What to do
Copy all of the material exactly. Pictures are not to appear in the copy.

Stored items
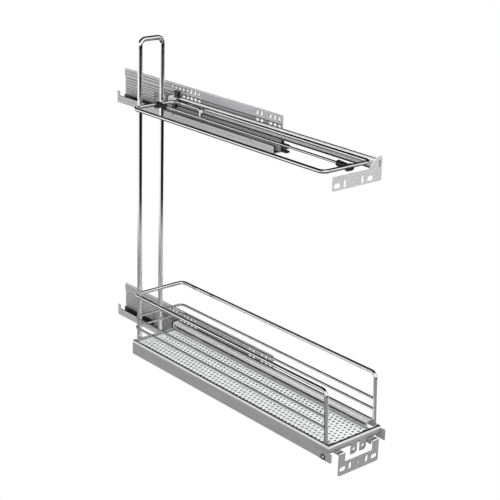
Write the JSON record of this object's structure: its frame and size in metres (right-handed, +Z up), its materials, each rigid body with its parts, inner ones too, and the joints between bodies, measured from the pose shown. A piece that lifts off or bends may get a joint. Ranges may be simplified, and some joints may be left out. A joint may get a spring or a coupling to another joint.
{
  "type": "pull-out tray rack",
  "caption": "Side-mounted pull-out rack with a perforated tray, wire railing, upper wire loop and ball-bearing runners for a narrow base cabinet.",
  "frame": {"origin": "centre of the lower wall profile's four reference screw holes, on the cabinet wall's plane", "axes": "+X into the cabinet wall, +Y to the back of the cabinet, +Z up"},
  "size_m": [0.114, 0.649, 0.555],
  "materials": {
    "zinc_sheet": "satin",
    "rolled_steel": "satin",
    "fastener": "satin",
    "black_plastic": "matt",
    "cage_steel": "satin",
    "ball_steel": "polished",
    "light_painted": "satin",
    "grey_painted": "satin",
    "bright_sheet": "bright",
    "chrome_wire": "polished"
  },
  "bodies": {
    "runners": {"wall_profile_lower": "zinc_sheet", "wall_profile_upper": "zinc_sheet", "race_rail_lower": "rolled_steel", "race_rail_upper": "rolled_steel", "rail_rivets_lower": "fastener", "rail_rivets_upper": "fastener"},
    "lower_middle": {"middle_rail_lower": "rolled_steel", "middle_plugs_lower": "black_plastic"},
    "upper_middle": {"middle_rail_upper": "rolled_steel", "middle_plugs_upper": "black_plastic"},
    "lower_inner_cage": {"inner_cage_lower": "cage_steel", "inner_balls_lower": "ball_steel"},
    "upper_inner_cage": {"inner_cage_upper": "cage_steel", "inner_balls_upper": "ball_steel"},
    "lower_outer_cage": {"outer_cage_lower": "cage_steel", "outer_balls_lower": "ball_steel"},
    "upper_outer_cage": {"outer_cage_upper": "cage_steel", "outer_balls_upper": "ball_steel"},
    "rack": {"moving_profile_lower": "light_painted", "moving_profile_upper": "light_painted", "profile_caps": "black_plastic", "tray_shell": "grey_painted", "perforated_floor": "bright_sheet", "tray_hangers": "grey_painted", "railing_top_wire": "chrome_wire", "railing_upper_wire": "chrome_wire", "railing_lower_wire": "chrome_wire", "upright_hoop": "chrome_wire", "upper_loop": "chrome_wire", "rod_clamp": "black_plastic", "front_carrier": "grey_painted", "carrier_screws": "fastener", "door_bracket_lower": "grey_painted", "door_bracket_upper": "light_painted"},
    "divider": {"divider_rod": "chrome_wire", "divider_clips": "black_plastic"}
  },
  "joints": [
    {"name": "rack_slide", "type": "slide", "parent": "runners", "child": "rack", "axis": [0, -1, 0], "range_m": [-0.198, 0.2]},
    {"name": "lower_middle_slide", "type": "slide", "parent": "runners", "child": "lower_middle", "axis": [0, -1, 0], "range_m": [-0.0995, 0.1005]},
    {"name": "lower_inner_cage_slide", "type": "slide", "parent": "runners", "child": "lower_inner_cage", "axis": [0, -1, 0], "range_m": [-0.05, 0.0505]},
    {"name": "lower_outer_cage_slide", "type": "slide", "parent": "runners", "child": "lower_outer_cage", "axis": [0, -1, 0], "range_m": [-0.149, 0.1505]},
    {"name": "upper_middle_slide", "type": "slide", "parent": "runners", "child": "upper_middle", "axis": [0, -1, 0], "range_m": [-0.0995, 0.1005]},
    {"name": "upper_inner_cage_slide", "type": "slide", "parent": "runners", "child": "upper_inner_cage", "axis": [0, -1, 0], "range_m": [-0.05, 0.0505]},
    {"name": "upper_outer_cage_slide", "type": "slide", "parent": "runners", "child": "upper_outer_cage", "axis": [0, -1, 0], "range_m": [-0.149, 0.1505]},
    {"name": "divider_slide", "type": "slide", "parent": "rack", "child": "divider", "axis": [1, 0, 0], "range_m": [-0.02, 0.006]}
  ],
  "couplings": [
    {"joint": "lower_middle_slide", "follows": "rack_slide", "ratio": 0.5},
    {"joint": "lower_inner_cage_slide", "follows": "rack_slide", "ratio": 0.25},
    {"joint": "lower_outer_cage_slide", "follows": "rack_slide", "ratio": 0.75},
    {"joint": "upper_middle_slide", "follows": "rack_slide", "ratio": 0.5},
    {"joint": "upper_inner_cage_slide", "follows": "rack_slide", "ratio": 0.25},
    {"joint": "upper_outer_cage_slide", "follows": "rack_slide", "ratio": 0.75}
  ]
}
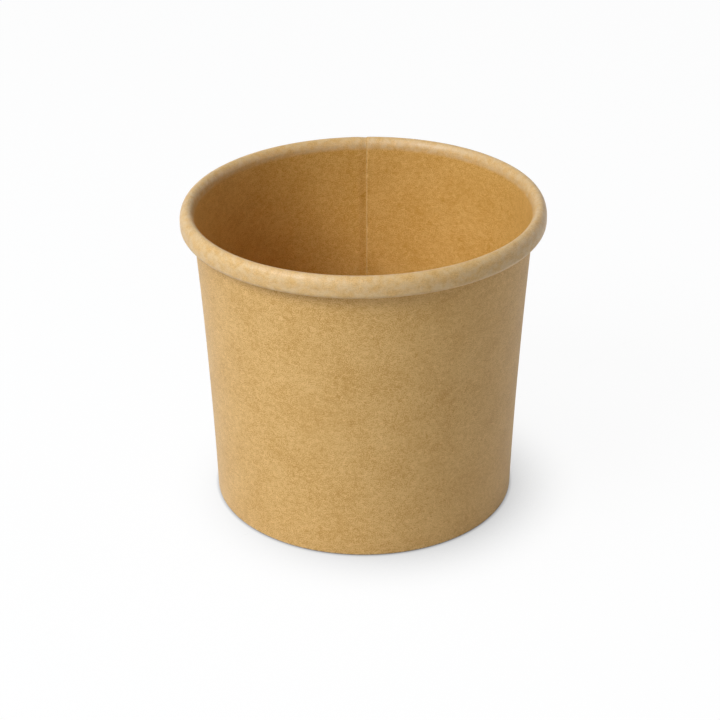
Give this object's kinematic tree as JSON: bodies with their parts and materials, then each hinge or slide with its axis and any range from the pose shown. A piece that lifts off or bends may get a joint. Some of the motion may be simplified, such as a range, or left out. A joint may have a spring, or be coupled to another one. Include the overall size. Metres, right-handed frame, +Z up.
{
  "type": "paper sauce cup",
  "caption": "Small round paper sauce cup with a tapered wall, lapped side seam, curled rim and recessed base.",
  "frame": {"origin": "centre of the foot ring, on the table plane", "axes": "+Z up along the cup's axis, +Y from the axis to the cut edge of the side seam"},
  "size_m": [0.062, 0.062, 0.054],
  "materials": {
    "kraft_wall": "satin",
    "kraft_base": "satin"
  },
  "bodies": {
    "root": {"side_wall": "kraft_wall", "base_disc": "kraft_base"}
  },
  "joints": []
}
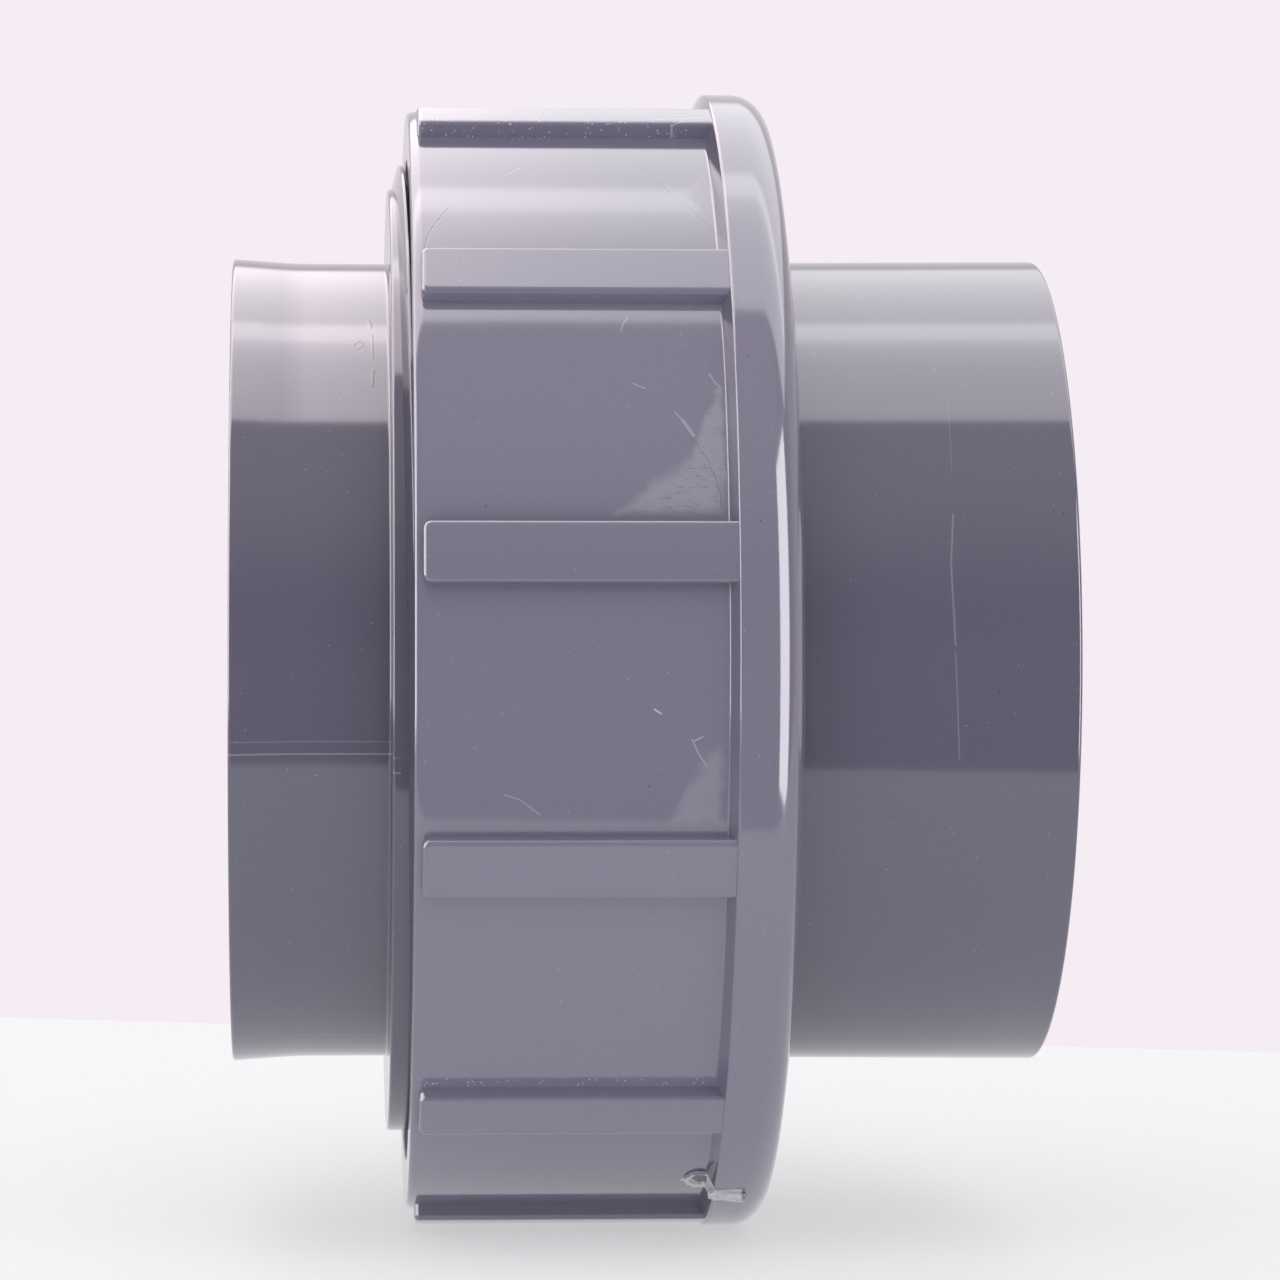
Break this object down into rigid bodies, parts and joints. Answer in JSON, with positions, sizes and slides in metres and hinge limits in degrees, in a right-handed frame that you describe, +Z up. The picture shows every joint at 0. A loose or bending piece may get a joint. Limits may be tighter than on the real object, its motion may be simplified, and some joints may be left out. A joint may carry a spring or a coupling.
{
  "type": "pipe union",
  "caption": "Plastic pipe union: two socket ends that meet face to face on a seal ring, drawn together by a large ribbed nut on a coarse thread.",
  "frame": {"origin": "on the pipe's axis, midway between the mouths of the two sockets", "axes": "+X along the pipe's axis, from the threaded end to the plain end; +Z up as the union lies in the picture; the camera looks along +Y"},
  "size_m": [0.1298, 0.1834, 0.1834],
  "materials": {
    "grey_pvc": "glossy moulded, dark blue-grey",
    "seal_rubber": "black EPDM rubber"
  },
  "bodies": {
    "threaded_end": {"threaded_end": "grey_pvc", "seal_ring": "seal_rubber"},
    "plain_end": {"plain_end": "grey_pvc"},
    "union_nut": {"union_nut": "grey_pvc"}
  },
  "joints": [
    {"name": "plain_end_draw", "type": "slide", "parent": "threaded_end", "child": "plain_end", "axis": [1, 0, 0], "range_m": [0, 0.036]},
    {"name": "nut_turn", "type": "hinge", "parent": "plain_end", "child": "union_nut", "pos_m": [0, 0, 0], "axis": [1, 0, 0], "range_deg": [0, 2160]}
  ],
  "couplings": [
    {"joint": "plain_end_draw", "follows": "nut_turn", "m_per_rad": 0.00095493}
  ]
}
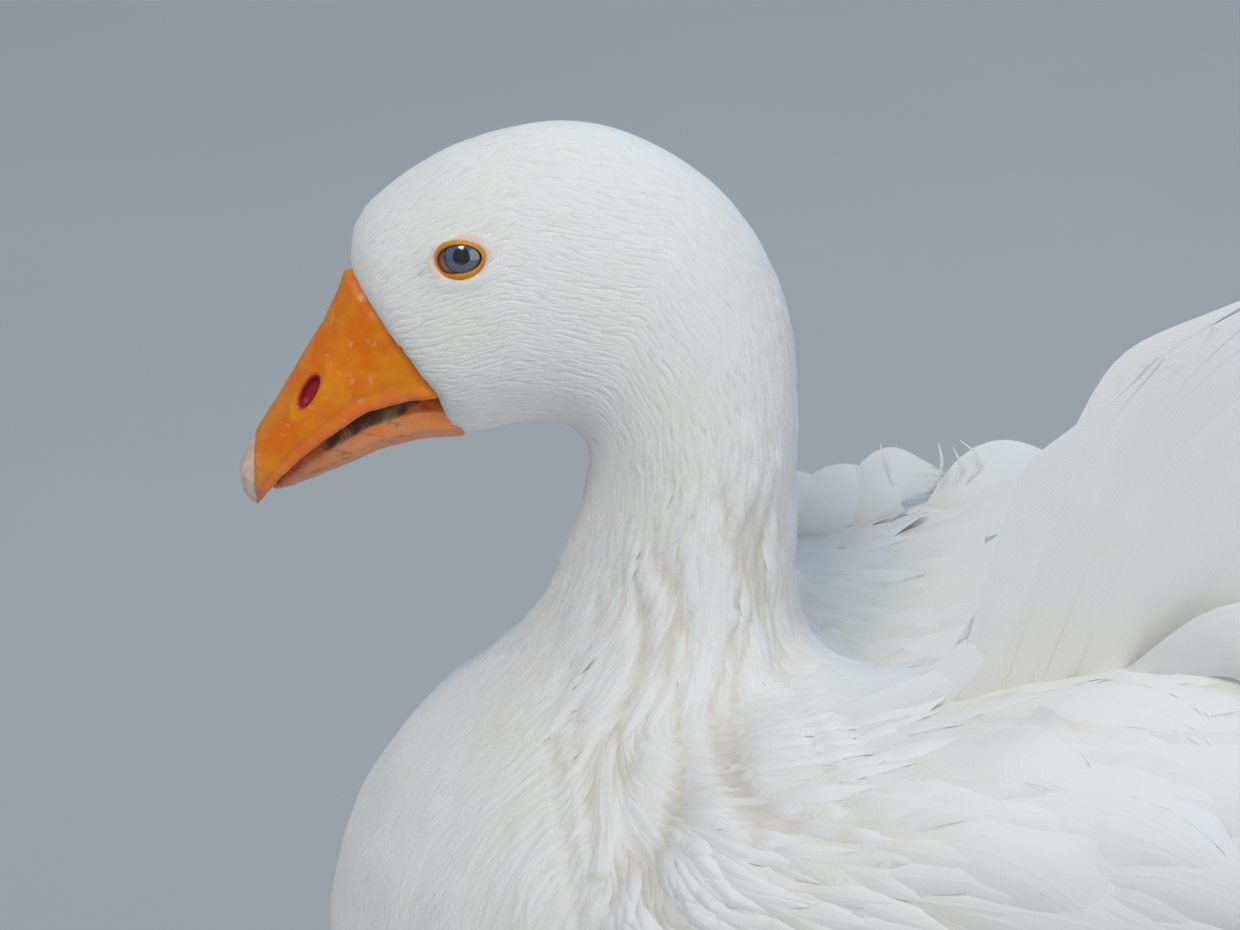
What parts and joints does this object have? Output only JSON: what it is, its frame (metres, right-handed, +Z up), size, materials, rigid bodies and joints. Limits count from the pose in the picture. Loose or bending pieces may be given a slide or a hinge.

Problem solution
Write the JSON record of this object's structure: its frame and size in metres (right-handed, +Z up), its materials, each rigid body with its parts, inner ones too, and the joints between bodies, measured from the pose shown. A piece that lifts off or bends may get a joint. Ranges may be simplified, and some joints may be left out. A joint may get a spring or a coupling to another joint.
{
  "type": "pull-out tray rack",
  "caption": "Side-mounted pull-out rack with a perforated tray, wire railing, upper wire loop and ball-bearing runners for a narrow base cabinet.",
  "frame": {"origin": "centre of the lower wall profile's four reference screw holes, on the cabinet wall's plane", "axes": "+X into the cabinet wall, +Y to the back of the cabinet, +Z up"},
  "size_m": [0.114, 0.649, 0.555],
  "materials": {
    "zinc_sheet": "satin",
    "rolled_steel": "satin",
    "fastener": "satin",
    "black_plastic": "matt",
    "cage_steel": "satin",
    "ball_steel": "polished",
    "light_painted": "satin",
    "grey_painted": "satin",
    "bright_sheet": "bright",
    "chrome_wire": "polished"
  },
  "bodies": {
    "runners": {"wall_profile_lower": "zinc_sheet", "wall_profile_upper": "zinc_sheet", "race_rail_lower": "rolled_steel", "race_rail_upper": "rolled_steel", "rail_rivets_lower": "fastener", "rail_rivets_upper": "fastener"},
    "lower_middle": {"middle_rail_lower": "rolled_steel", "middle_plugs_lower": "black_plastic"},
    "upper_middle": {"middle_rail_upper": "rolled_steel", "middle_plugs_upper": "black_plastic"},
    "lower_inner_cage": {"inner_cage_lower": "cage_steel", "inner_balls_lower": "ball_steel"},
    "upper_inner_cage": {"inner_cage_upper": "cage_steel", "inner_balls_upper": "ball_steel"},
    "lower_outer_cage": {"outer_cage_lower": "cage_steel", "outer_balls_lower": "ball_steel"},
    "upper_outer_cage": {"outer_cage_upper": "cage_steel", "outer_balls_upper": "ball_steel"},
    "rack": {"moving_profile_lower": "light_painted", "moving_profile_upper": "light_painted", "profile_caps": "black_plastic", "tray_shell": "grey_painted", "perforated_floor": "bright_sheet", "tray_hangers": "grey_painted", "railing_top_wire": "chrome_wire", "railing_upper_wire": "chrome_wire", "railing_lower_wire": "chrome_wire", "upright_hoop": "chrome_wire", "upper_loop": "chrome_wire", "rod_clamp": "black_plastic", "front_carrier": "grey_painted", "carrier_screws": "fastener", "door_bracket_lower": "grey_painted", "door_bracket_upper": "light_painted"},
    "divider": {"divider_rod": "chrome_wire", "divider_clips": "black_plastic"}
  },
  "joints": [
    {"name": "rack_slide", "type": "slide", "parent": "runners", "child": "rack", "axis": [0, -1, 0], "range_m": [-0.198, 0.2]},
    {"name": "lower_middle_slide", "type": "slide", "parent": "runners", "child": "lower_middle", "axis": [0, -1, 0], "range_m": [-0.0995, 0.1005]},
    {"name": "lower_inner_cage_slide", "type": "slide", "parent": "runners", "child": "lower_inner_cage", "axis": [0, -1, 0], "range_m": [-0.05, 0.0505]},
    {"name": "lower_outer_cage_slide", "type": "slide", "parent": "runners", "child": "lower_outer_cage", "axis": [0, -1, 0], "range_m": [-0.149, 0.1505]},
    {"name": "upper_middle_slide", "type": "slide", "parent": "runners", "child": "upper_middle", "axis": [0, -1, 0], "range_m": [-0.0995, 0.1005]},
    {"name": "upper_inner_cage_slide", "type": "slide", "parent": "runners", "child": "upper_inner_cage", "axis": [0, -1, 0], "range_m": [-0.05, 0.0505]},
    {"name": "upper_outer_cage_slide", "type": "slide", "parent": "runners", "child": "upper_outer_cage", "axis": [0, -1, 0], "range_m": [-0.149, 0.1505]},
    {"name": "divider_slide", "type": "slide", "parent": "rack", "child": "divider", "axis": [1, 0, 0], "range_m": [-0.02, 0.006]}
  ],
  "couplings": [
    {"joint": "lower_middle_slide", "follows": "rack_slide", "ratio": 0.5},
    {"joint": "lower_inner_cage_slide", "follows": "rack_slide", "ratio": 0.25},
    {"joint": "lower_outer_cage_slide", "follows": "rack_slide", "ratio": 0.75},
    {"joint": "upper_middle_slide", "follows": "rack_slide", "ratio": 0.5},
    {"joint": "upper_inner_cage_slide", "follows": "rack_slide", "ratio": 0.25},
    {"joint": "upper_outer_cage_slide", "follows": "rack_slide", "ratio": 0.75}
  ]
}
Give this object's kinematic tree as JSON: bodies with their parts and materials, then each hinge or slide with its axis and any range from the pose shown. A piece that lifts off or bends may get a joint. Some of the motion may be simplified, such as a range, or left out. A joint may have a spring, or be coupled to another one. Include the overall size. Metres, right-handed frame, +Z up.
{
  "type": "paper sauce cup",
  "caption": "Small round paper sauce cup with a tapered wall, lapped side seam, curled rim and recessed base.",
  "frame": {"origin": "centre of the foot ring, on the table plane", "axes": "+Z up along the cup's axis, +Y from the axis to the cut edge of the side seam"},
  "size_m": [0.062, 0.062, 0.054],
  "materials": {
    "kraft_wall": "satin",
    "kraft_base": "satin"
  },
  "bodies": {
    "root": {"side_wall": "kraft_wall", "base_disc": "kraft_base"}
  },
  "joints": []
}
Break this object down into rigid bodies, parts and joints. Answer in JSON, with positions, sizes and slides in metres and hinge limits in degrees, in a right-handed frame that you describe, +Z up. The picture shows every joint at 0. A loose or bending piece may get a joint. Limits may be tighter than on the real object, its motion may be simplified, and some joints may be left out. A joint may carry a spring or a coupling.
{
  "type": "pipe union",
  "caption": "Plastic pipe union: two socket ends that meet face to face on a seal ring, drawn together by a large ribbed nut on a coarse thread.",
  "frame": {"origin": "on the pipe's axis, midway between the mouths of the two sockets", "axes": "+X along the pipe's axis, from the threaded end to the plain end; +Z up as the union lies in the picture; the camera looks along +Y"},
  "size_m": [0.1298, 0.1834, 0.1834],
  "materials": {
    "grey_pvc": "glossy moulded, dark blue-grey",
    "seal_rubber": "black EPDM rubber"
  },
  "bodies": {
    "threaded_end": {"threaded_end": "grey_pvc", "seal_ring": "seal_rubber"},
    "plain_end": {"plain_end": "grey_pvc"},
    "union_nut": {"union_nut": "grey_pvc"}
  },
  "joints": [
    {"name": "plain_end_draw", "type": "slide", "parent": "threaded_end", "child": "plain_end", "axis": [1, 0, 0], "range_m": [0, 0.036]},
    {"name": "nut_turn", "type": "hinge", "parent": "plain_end", "child": "union_nut", "pos_m": [0, 0, 0], "axis": [1, 0, 0], "range_deg": [0, 2160]}
  ],
  "couplings": [
    {"joint": "plain_end_draw", "follows": "nut_turn", "m_per_rad": 0.00095493}
  ]
}
What parts and joints does this object have? Output only JSON: what it is, its frame (metres, right-handed, +Z up), size, materials, rigid bodies and joints. Limits count from the pose in the picture. Loose or bending pieces may be given a slide or a hinge.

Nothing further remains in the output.